Two-stroke, twin-cylinder motorcycle

The Suzuki T10 is a 246 cc, two-stroke, twin-cylinder motorcycle produced by the Japanese Suzuki company between 1962 and 1967. The model was based on the earlier Colleda TT and had an improved frame. It was marketed as the El Camino in the US and was Suzuki's first twin to be sold in America.

==Technical details==

===Engine and transmission===
The engine of the T10 was a development of the earlier Colleda TT, which had been introduced in 1956. The 180° piston ported two stroke twin was of unit construction and had cast iron barrels and an alloy head. Bore and stroke were 52 × 58 mm and the claimed power output was 21 bhp @ 7,000 rpm.

Ignition was by twin coils with points mounted on the end of the crankshaft.
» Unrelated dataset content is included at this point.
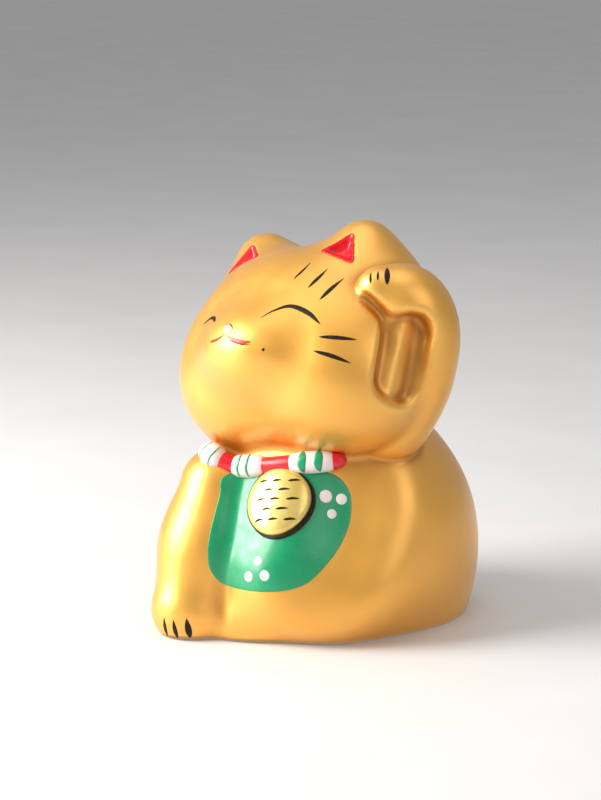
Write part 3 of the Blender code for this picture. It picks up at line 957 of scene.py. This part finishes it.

Power to the 12v battery was supplied by a flywheel generator and the machine was fitted with an electric start. Fuel was delivered by twin 20 mm Mikuni Carburettors.

Primary drive was by helical gears to a multi-plate wet clutch. The four speed sequential gearbox used a 'rotating shift' mechanism; 'changing up' from top (4th) gear took the gearbox back to neutral. This was intended to reduce footwork when riding in traffic. Chain drive took power to the rear wheel and the chain was fully enclosed to protect it from road dirt.

===Cycle parts===
A new frame was designed for the T10 which was of a pressed steel beam design. The engine hung from the beam with no frame parts coming down in front of the engine. Rear suspension was by swinging arm with twin shock absorbers. At the front telescopic forks were used.

Brakes were drums front and rear, the front being operated by cable and the rear by hydraulics. The spoked wheels were both fitted with 300 x 17 tyres.

A 10 L petrol tank was fitted, which had a clear plastic pipe running up the front to show the fuel level, and a dual seat.